Last year’s temperatures were on average 1.48 degrees warmer than the pre-industrial level, leading scientists to predict that the coming year will finally exceed 1.5 degrees of warming, the marker that signatories of the 2015 Paris Climate Agreement crafted their climate policies to avoid as representative of the most severe consequences of climate change. 

Nearly half of 2023’s days were more than 1.5 degrees hotter than the same dates in 2022, setting “a dire precedent” for the future, and two days in November were a full two degrees warmer than during the pre-industrial period.

Carbon dioxide levels in Earth’s atmosphere also reached the highest level ever recorded in 2023, hitting 419 parts per million, according to the report.

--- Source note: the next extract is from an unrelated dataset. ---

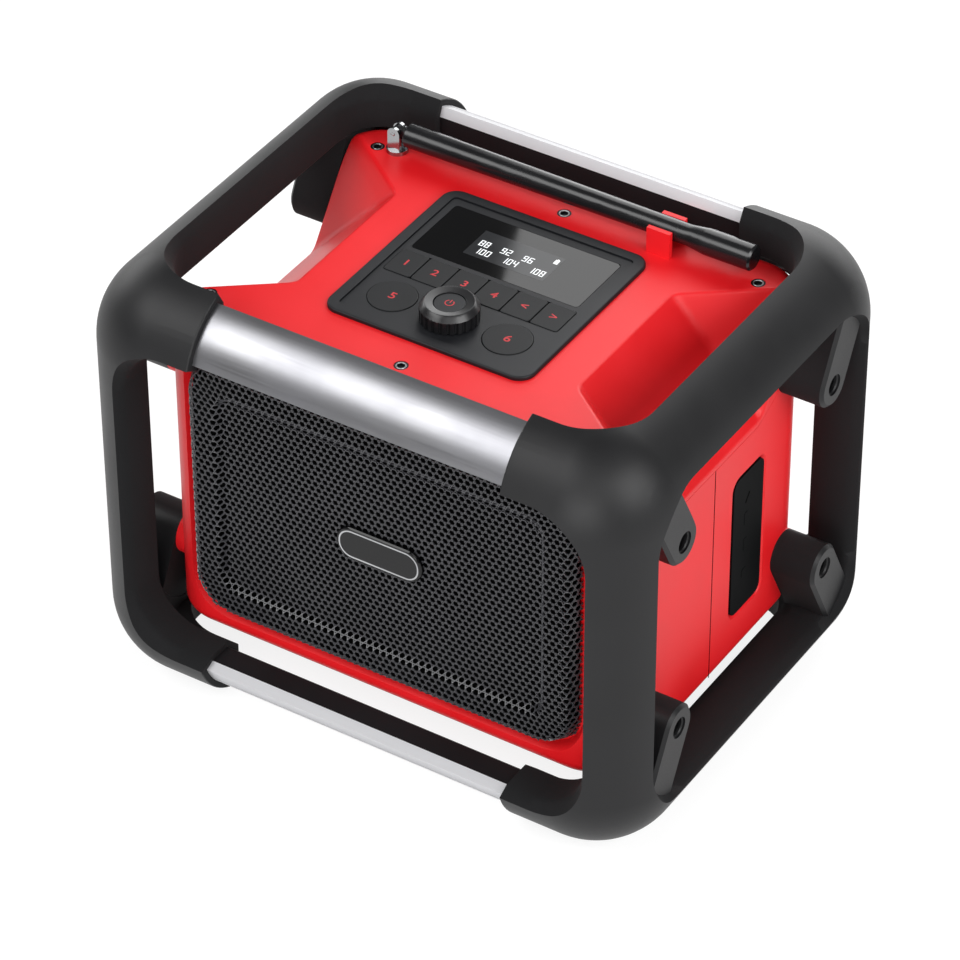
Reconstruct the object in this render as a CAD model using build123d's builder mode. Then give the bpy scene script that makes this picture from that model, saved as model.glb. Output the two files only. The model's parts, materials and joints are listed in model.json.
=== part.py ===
from build123d import *
import os
from math import atan2, cos, degrees, hypot, radians, sin, sqrt

# Jobsite radio. A red housing hangs between two moulded end frames, which four
# metal-faced bars tie into one cage. +X is right, -Y the front and +Z up. The
# origin is on the floor, under the middle of the cage. All sizes in millimetres.

# ---------------------------------------------------------------- dimensions
# Rounded block that the two end frames are carved from
CAGE_WIDTH = 370.0
CAGE_DEPTH = 294.0
CAGE_HEIGHT = 280.0  # floor to the crown of the block
FOOT_TRIM = 5.0  # cut off the block's underside, so that it stands flat
CAGE_ROUND = 52.0  # radius of every outer edge of the block
SLEEVE_SPACING = 200.0  # between the sleeve ends of the two frames
RING_WIDTH = 36.0  # end ring, measured along X
RAIL_DEPTH = 40.0  # rails round the front, rear, top and bottom windows
SIDE_RAIL_DEPTH = 36.0  # rails round the side window
WINDOW_ROUND = 32.0
MOUTH_FLARE = 6.0  # each window widens by this much
MOUTH_DEPTH = 11.0  # over this depth
THROAT_FLARE = 4.0  # the side window also widens towards the housing
THROAT_DEPTH = 9.0
SLEEVE_BEVEL = 10.0  # inner edge of the sleeves
SLEEVE_ROUND = 1.0  # edges of the sleeve ends

# Lugs that carry the housing
LUG_INLAND = 65.0  # axis inside the cage's front and rear planes
LUG_Z = 65.5  # above and below the middle of the cage
LUG_RADIUS = 14.0
LUG_LEAN = 27.3  # degrees, from upright towards the front or rear rail
LUG_REACH = 46.0
LUG_INSET = 7.0  # outer face below the cage's side plane
LUG_CHAMFER = 2.0
LUG_BORE = 6.5
LUG_BORE_DEPTH = 14.0
FRAME_SCREW_RADIUS = 2.5
FRAME_SCREW_HEAD_RADIUS = 5.5
FRAME_SCREW_HEAD = 4.0
FRAME_SCREW_GRIP = 12.0  # length in the housing's boss
FRAME_SCREW_SOCKET = 5.0  # across flats

# Cross bars, in a section measured from the corner of two outer planes
BAR_INSET = 7.85  # that corner lies this far inside the cage's planes
BAR_FACE = 26.0  # from the corner to each end of the arc
BAR_BULGE = 4.0  # rise of the arc over its chord
BAR_DEPTH = 28.5  # to the inner faces of the core
BAR_LIP = 6.0
BAR_BEVEL = 8.0
BAR_SHEET = 2.0
BAR_GRIP = 35.0  # length held in each sleeve
BAR_FIT = 0.1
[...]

While much coverage of the report attributed the rising temperatures to climate change, C3S also acknowledged the role of El Niño, a recurrent weather phenomenon that warms the surface of the eastern Pacific Ocean, often triggering unpredictable or severe weather and temperature fluctuations around the world. El Niño began in early July, according to the World Meteorological Organization, and record-high sea surface temperatures followed, reaching 21.02 degrees Celsius in August.

The scientists argued that even climate change and El Niño could not fully account for the unusually high temperatures, suggesting additional “minor contributors” like the approach of a peak solar cycle, the January 2022 eruption of the Hunga Tonga-Hunga Ha’apai volcano, and a drop in emissions from the European shipping industry played a role in the record-setting heatwave.